La encuesta muestra que una elevada proporción de los consultados reconoce la responsabilidad de la violencia en los militares. Muchos menos parecen capaces de pensar en su instrumentalidad: violencia para qué, para construir qué tipo de país y, mucho menos, quiénes se beneficiaron de la matanza. Podríamos pensar, entonces, que el énfasis de los negacionistas en la violencia guerrillera de los 70 busca evitar una revisión de la historia. No quieren que quede claro quiénes triunfaron socialmente gracias al golpe de los uniformados, que actuaron como su brazo armado. Las disputas se reducen, en consecuencia, a salvar la historia personal, manchada por crímenes aberrantes cometidos en nombre de la Patria.
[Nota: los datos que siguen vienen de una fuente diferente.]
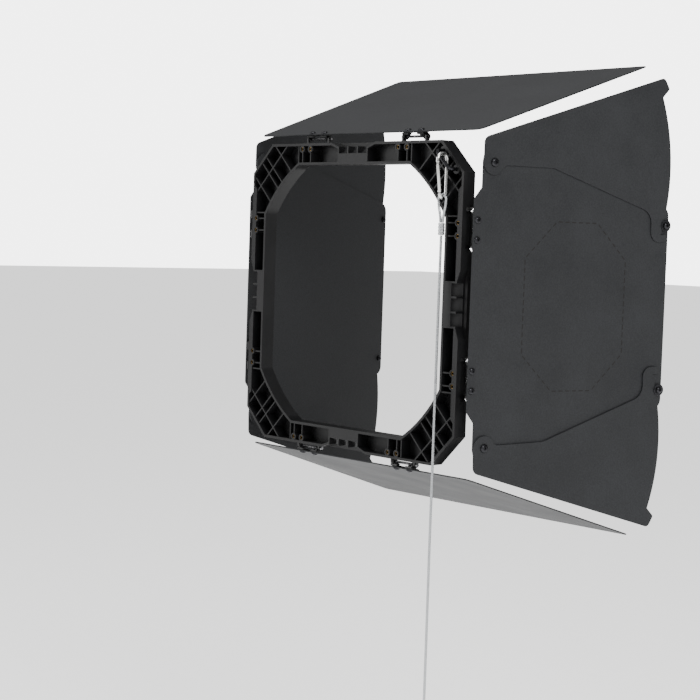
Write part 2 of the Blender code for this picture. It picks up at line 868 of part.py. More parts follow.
def make_wide_door(side, sheet, steel, nickel):
    """The top or bottom door: one sheet on two hinges."""
    anchor = make_anchor(f"{side.name}_hinge_line", side.origin())
    make_sheet(side, wide_outline(), f"{side.name}_door", sheet, anchor, hinge_screw_holes())
    make_hinges(side, steel, nickel, anchor)


# ---------------------------------------------------------------- wings
def wing_outline():
    """A wing drawn round its pivot: x is reach, y is along, away from the middle."""
    arc_points = arc((0, 0), WING_ARC, WING_EAR_ANGLE, WING_TAB_ANGLE, 14)
    start_x, start_y = arc_points[0]
    end_x, end_y = arc_points[-1]
    ear = [
        (-WING_LOBE, 26.1 * MM, 8 * MM),
        (start_x + 1.2 * MM, start_y + 21.9 * MM, 5 * MM),
        (start_x + 8.7 * MM, start_y + 9.7 * MM, 2.5 * MM),
    ]
    nose_x = end_x + WING_NOSE
    tab_x = nose_x - WING_TAB_WIDTH
    tab = [
        (nose_x, end_y + 1.5 * MM, 2 * MM),
        (nose_x, end_y - WING_TAB_DROP, 6 * MM),
        (tab_x, end_y - WING_TAB_DROP - 1.4 * MM, 11 * MM),
        (tab_x, end_y + 24.3 * MM, 16 * MM),
        (76.2 * MM, -2.2 * MM, 20 * MM),
        (WING_LOBE * 1.25, -2.2 * MM, 0),
    ]
    sliding = [(u, v, 0) for u, v in arc_points]
    lobe = [(u, v, 0) for u, v in arc((0, 0), WING_LOBE, -18, -180, 9)]
    return rounded(ear + sliding + tab + lobe)


def make_wing(side, upper, sheet, anchor):
    """One wing, on its own pivot line, just above the door's outer face."""
    hand = side.up if upper else -side.up
    label = "upper" if upper else "lower"
    fold = 0.0 if upper else math.radians(LOWER_WING_FOLD)
    low = PANEL_LIFT + GAP
    spin = Matrix.Rotation(-fold, 2)
    outline = [tuple(spin @ Vector(point)) for point in wing_outline()]

    def place(reach, along, lift):
        return side.door_place(PIVOT_REACH + reach, hand * (PIVOT_ALONG + along), lift)

    name = f"{side.name}_{label}_wing"
    thing = make_object(name, prism(outline, low, low + SHEET, place), sheet)
    drill = bmesh.new()
    along = hand * PIVOT_ALONG
    add_hole(drill, side, PIVOT_REACH, along, PIVOT_RADIUS + GAP, low - SHEET, low + 2 * SHEET)
    cut(thing, make_object("drill", drill, sheet))
    pivot = make_anchor(f"{name}_pivot_line", side.door_place(PIVOT_REACH, along, low))
    hang(pivot, anchor)
    return hang(shade(thing), pivot)


def make_wing_fasteners(side, upper, black, anchor):
    """A pivot screw, and the screw and stepped washer that hold the sliding edge."""
    hand = side.up if upper else -side.up
    name = f"{side.name}_{'upper' if upper else 'lower'}_wing"
    out = side.outward()
    wing_top = PANEL_LIFT + GAP + SHEET
    tips = PANEL_LIFT - SHEET - SCREW_TAIL
    socket = PIVOT_HEAD * SOCKET_SHARE
    pivot = screw_profile(
        PIVOT_HEAD, PIVOT_HEAD_HEIGHT, PIVOT_RADIUS, wing_top + GAP - tips, socket
    )
    screw = bmesh.new()
    seat = side.door_place(PIVOT_REACH, hand * PIVOT_ALONG, wing_top + GAP)
    add_turned(screw, pivot, seat, out, DISC_SEGMENTS)
    hang(shade(make_object(f"{name}_pivot_screw", screw, black)), anchor)

    reach, along = guide_place()
    collar_low = PANEL_LIFT + GAP
    flange_low = wing_top + GAP
    flange_high = flange_low + GUIDE_FLANGE_THICKNESS
    inner = GUIDE_SCREW_RADIUS + GAP
    washer = [
        (inner, collar_low),
        (GUIDE_COLLAR, collar_low),
        (GUIDE_COLLAR, flange_low),
        (GUIDE_FLANGE, flange_low),
        (GUIDE_FLANGE, flange_high),
        (inner, flange_high),
    ]
    disc = bmesh.new()
    add_turned(disc, washer, side.door_place(reach, hand * along, 0), out, DISC_SEGMENTS)
    hang(shade(make_object(f"{name}_guide_washer", disc, black)), anchor)

    guide_head = flange_high + GAP
    socket = GUIDE_HEAD * SOCKET_SHARE
    guide = screw_profile(
        GUIDE_HEAD, GUIDE_HEAD_HEIGHT, GUIDE_SCREW_RADIUS, guide_head - tips, socket
    )
    screw = bmesh.new()
    seat = side.door_place(reach, hand * along, guide_head)
    add_turned(screw, guide, seat, out, DISC_SEGMENTS)
    hang(shade(make_object(f"{name}_guide_screw", screw, black)), anchor)


def make_side_door(side, sheet, steel, nickel, black):
    """A side door: its panel, two hinges and two wings."""
    anchor = make_anchor(f"{side.name}_hinge_line", side.origin())
    holes = hinge_screw_holes()
    reach, along = guide_place()
    for hand in (-1, 1):
        holes.append((PIVOT_REACH, hand * PIVOT_ALONG, PIVOT_RADIUS + GAP))
        holes.append((reach, hand * along, GUIDE_SCREW_RADIUS + GAP))
    make_sheet(side, side_outline(), f"{side.name}_door", sheet, anchor, holes)
    make_hinges(side, steel, nickel, anchor)
    for upper in (True, False):
        make_wing(side, upper, sheet, anchor)
        make_wing_fasteners(side, upper, black, anchor)


# ---------------------------------------------------------------- safety cable
def make_bail(steel, black):
    """A U-bolt across the corner of the frame, for the cable's snap hook."""
    slant = math.sqrt(2) * BAIL_HALF
    front = FRAME_DEPTH + GAP + BAIL_NUT_HEIGHT + BAIL_ROD / 2
    half = [(-slant, front)]
    half += arc(
        (-slant + BAIL_BEND, -BAIL_STAND + BAIL_BEND), BAIL_BEND, 180, 270, 5
    )
    path = half + [(-u, v) for u, v in reversed(half)]
    step = 1 / math.sqrt(2)
    points = [
        (BAIL_MIDDLE + across * step, forward, BAIL_MIDDLE - across * step)
        for across, forward in path
    ]
    make_tube("safety_bail", points, BAIL_ROD, steel)
    profile = ring_profile(BAIL_ROD + GAP, BAIL_NUT, 0, BAIL_NUT_HEIGHT)
    for number, (u, v) in enumerate(bail_feet(), start=1):
        nut = bmesh.new()
        add_turned(nut, profile, (u, FRAME_DEPTH + GAP, v), (0, 1, 0), 6)
        make_object(f"safety_bail_nut_{number}", nut, black)


def hook_point(top, across, down):
    """A snap hook lies in the Y-Z plane; across is +Y, down is -Z."""
    return (top[0], top[1] + across, top[2] - down)


def hook_shape():
    """Places in a hook's own plane, down from the middle of its top arc."""
    wide = HOOK_WIDE_RADIUS
    narrow = HOOK_NARROW_RADIUS
    nose = (-wide, wide + 3 * MM)
    pivot = (HOOK_LEAN - narrow, wide + HOOK_CENTRES - GATE_RADIUS - GAP)
    return wide, narrow, nose, pivot


def make_hook(name, top, chrome, flip=False):
    """The bent wire of a snap hook, from its nose round to its gate pivot."""
    wide, narrow, nose, _ = hook_shape()
    down = -1 if flip else 1
    points = [nose]
    points += [(u, wide - v) for u, v in arc((0, 0), wide, 180, 0, 10)]
    centre = (HOOK_LEAN, wide + HOOK_CENTRES)
    points += [(centre[0] + u, centre[1] - v) for u, v in arc((0, 0), narrow, 0, -180, 8)]
    world = [hook_point(top, across, down * depth) for across, depth in points]
    return make_tube(name, world, HOOK_WIRE, chrome)


def make_gate(name, top, chrome, flip=False):
    """The sprung gate between the hook's pivot and its nose."""
    _, _, nose, pivot = hook_shape()
    down = -1 if flip else 1
    start = Vector(hook_point(top, pivot[0], down * pivot[1]))
    end = Vector(hook_point(top, nose[0], down * nose[1]))
    length = (end - start).length - 2 * GAP
    profile = [(0, -GATE_RADIUS)]
    profile += [(u, v) for u, v in arc((0, 0), GATE_RADIUS, -60, 0, 2)]
    profile += [(GATE_RADIUS, length), (0, length)]
    body = bmesh.new()
    add_turned(body, profile, start, end - start, LOW_SEGMENTS)
    anchor = make_anchor(f"{name}_pivot_line", start)
    return hang(shade(make_object(name, body, chrome)), anchor)


def make_eye(name, tip, down, wire):
    """A teardrop loop of cable that runs back into its ferrule."""
    length = EYE_LENGTH - EYE_RADIUS
    curve = arc((0, 0), EYE_RADIUS, 200, -20, 12)
    left = [(-EYE_LEG, length), (-EYE_LEG, length - 2 * MM)]
    left += [(-EYE_LEG - 0.9 * MM, length - 8 * MM), (-EYE_RADIUS + 1.0 * MM, length - 17 * MM)]
    right = [(-u, v) for u, v in reversed(left)]
    flat = left + [(u, -v) for u, v in curve] + right
    points = []
    for across, depth in flat:
        height = tip[2] - down * (depth + EYE_RADIUS)
        points.append((tip[0] + across, tip[1], height))
    return make_tube(name, points, CABLE_RADIUS, wire)


def make_ferrule(name, middle, low, aluminium):
    """The crimped sleeve; the cable's end and the eye meet its two faces."""
    profile = [
        (0, 0),
        (FERRULE_RADIUS * 0.85, 0),
        (FERRULE_RADIUS, 1 * MM),
        (FERRULE_RADIUS, FERRULE_LENGTH - 1 * MM),
        (FERRULE_RADIUS * 0.85, FERRULE_LENGTH),
        (0, FERRULE_LENGTH),
    ]
    body = bmesh.new()
    add_turned(body, profile, (middle[0], middle[1], low), (0, 0, 1), DISC_SEGMENTS)
    return shade(make_object(name, body, aluminium))


def make_safety_cable(steel, black, chrome, wire, aluminium):
    """Bail, hook, eye, ferrule, cable, and the same again at the free end."""
    make_bail(steel, black)
    top_y = -BAIL_STAND
    rest = (BAIL_ROD + HOOK_WIRE + GAP) * math.sqrt(2)  # the bar slants across the hook
    upper_top = (BAIL_MIDDLE, top_y, BAIL_MIDDLE + rest)
    make_hook("upper_snap_hook", upper_top, chrome)
    make_gate("upper_hook_gate", upper_top, chrome)
    hook_length = HOOK_WIDE_RADIUS + HOOK_CENTRES + HOOK_NARROW_RADIUS
    seat = hook_length - HOOK_WIRE - CABLE_RADIUS - GAP
    eye_tip = (BAIL_MIDDLE, top_y + HOOK_LEAN, upper_top[2] - seat)
    make_eye("upper_cable_eye", eye_tip, 1, wire)
    start = Vector(CABLE_ROUTE[0])
    end = Vector(CABLE_ROUTE[-1])
    make_ferrule("upper_ferrule", start, start.z + GAP, aluminium)
    make_tube("safety_cable", smooth_path(CABLE_ROUTE, CABLE_STEPS), CABLE_RADIUS, wire)
    make_ferrule("lower_ferrule", end, end.z - GAP - FERRULE_LENGTH, aluminium)
    lower_eye = end.z - FERRULE_LENGTH - 2 * GAP - EYE_LENGTH
    make_eye("lower_cable_eye", (end.x, end.y, lower_eye), -1, wire)
    reach = HOOK_WIRE + CABLE_RADIUS + GAP
    narrow_end = lower_eye + reach
    hook_top = (end.x, end.y - HOOK_LEAN, narrow_end - hook_length)
    make_hook("lower_snap_hook", hook_top, chrome, flip=True)
    make_gate("lower_hook_gate", hook_top, chrome, flip=True)


def main():
    clear_scene()
    nylon = make_material("black_moulded_nylon", (0.012, 0.012, 0.013), 0.0, 0.5)
    sheet = make_material("black_coated_sheet", (0.04, 0.04, 0.042), 0.0, 0.55)
    steel = make_material("black_steel", (0.02, 0.02, 0.02), 0.6, 0.45)
    black = make_material("black_oxide", (0.015, 0.015, 0.015), 0.8, 0.4)
    nickel = make_material("bright_nickel", (0.75, 0.73, 0.7), 1.0, 0.2)
    chrome = make_material("chromed_wire", (0.8, 0.8, 0.8), 1.0, 0.12)
    wire = make_material("wire_rope", (0.55, 0.56, 0.57), 1.0, 0.35)
    aluminium = make_material("crimped_aluminium", (0.7, 0.71, 0.72), 1.0, 0.35)
    make_frame(nylon)
    top = Side("top", -1, TOP_HINGE_Y, TOP_FLARE)
    bottom = Side("bottom", 1, TOP_HINGE_Y, BOTTOM_FLARE)
    right = Side("right", 0, SIDE_HINGE_Y, RIGHT_FLARE)
    left = Side("left", 2, SIDE_HINGE_Y, LEFT_FLARE)
    for side in (top, bottom):
        make_wide_door(side, sheet, steel, nickel)
    for side in (right, left):
        make_side_door(side, sheet, steel, nickel, black)
    make_safety_cable(steel, black, chrome, wire, aluminium)


main()
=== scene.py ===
# %% [markdown]
# # Barn doors for a Fresnel stage light
# A moulded nylon frame carries four doors of black sheet on small steel hinges.
# The two side doors have folding wings, and a wire safety cable hangs from one
# corner.  The solid model is already made and is loaded first as a fixed frame.
# This file dresses it: fine edges, fasteners, wire strands and finishes.

# %% Load the solid model
import json
import math

import bmesh
import bpy
from mathutils import Matrix, Vector


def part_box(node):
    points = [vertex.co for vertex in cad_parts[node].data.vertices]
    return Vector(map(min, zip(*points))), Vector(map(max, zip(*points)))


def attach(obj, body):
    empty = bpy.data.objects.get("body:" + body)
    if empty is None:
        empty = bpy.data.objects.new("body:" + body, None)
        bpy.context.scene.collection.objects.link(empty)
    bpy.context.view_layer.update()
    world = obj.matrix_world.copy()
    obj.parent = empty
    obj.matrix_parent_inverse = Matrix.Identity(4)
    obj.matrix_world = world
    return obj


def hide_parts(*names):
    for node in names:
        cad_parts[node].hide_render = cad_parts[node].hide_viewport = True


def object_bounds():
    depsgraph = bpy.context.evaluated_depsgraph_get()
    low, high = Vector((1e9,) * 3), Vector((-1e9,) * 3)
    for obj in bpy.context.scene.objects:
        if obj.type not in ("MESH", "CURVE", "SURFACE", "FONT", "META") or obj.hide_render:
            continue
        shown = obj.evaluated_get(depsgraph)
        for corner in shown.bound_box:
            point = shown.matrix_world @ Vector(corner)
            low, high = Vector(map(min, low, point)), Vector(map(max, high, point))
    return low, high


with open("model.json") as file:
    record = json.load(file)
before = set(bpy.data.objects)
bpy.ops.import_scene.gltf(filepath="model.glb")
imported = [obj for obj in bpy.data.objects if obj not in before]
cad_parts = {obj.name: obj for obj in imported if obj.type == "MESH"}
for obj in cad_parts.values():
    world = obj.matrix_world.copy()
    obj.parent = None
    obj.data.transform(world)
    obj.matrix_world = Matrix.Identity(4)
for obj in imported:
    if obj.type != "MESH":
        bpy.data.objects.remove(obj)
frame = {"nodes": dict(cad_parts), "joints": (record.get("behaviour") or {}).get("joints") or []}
nodes = frame["nodes"]
joints = {joint["name"]: joint for joint in frame["joints"]}
CAD_BOX = [list(corner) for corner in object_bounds()]
MM = 0.001
GAP = 0.3 * MM
print("nodes:", len(nodes), "joints:", len(joints))

# %% [markdown]
# ## Camera
# The camera stands behind the light, to its right and a little above its middle.
# A long lens keeps the doors' proportions calm.  It has no blur, so that every
# part stays sharp.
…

Los acusados, con sus reclamos, siguen siendo funcionales a los verdaderos beneficiarios de la dictadura cívico-militar, que aún hoy, en esta joven democracia, mantienen posiciones claves de poder. 

Es chocante la banalidad con la que alguien que vio caer a sus hombres en Malvinas puede decir que la decisión del desembarco la podría haber tomado un general que ejercía la presidencia de facto, o el Pato Donald. El personaje de Disney no podía declarar un conflicto y mandar a la muerte a centenares de jóvenes. Las instituciones militares no llevaron al poder a una caricatura sino a quienes tomaron decisiones nefastas de consecuencias deplorables. Fueron responsables, han debido hacerse cargo, y eso no se borra con burlas. Quien trivializa el debate con socarronería lo hace porque no está dispuesto a revisar su propia conducta. Busca presentar su negacionismo como una mera cuestión de opinión. Pretende dejar de lado “los detalles” ante los fines supremos (la Patria, la Nación, el territorio), pero busca sobre todo evitar una revisión de la sociedad desigual que fundó nuestra incipiente democracia.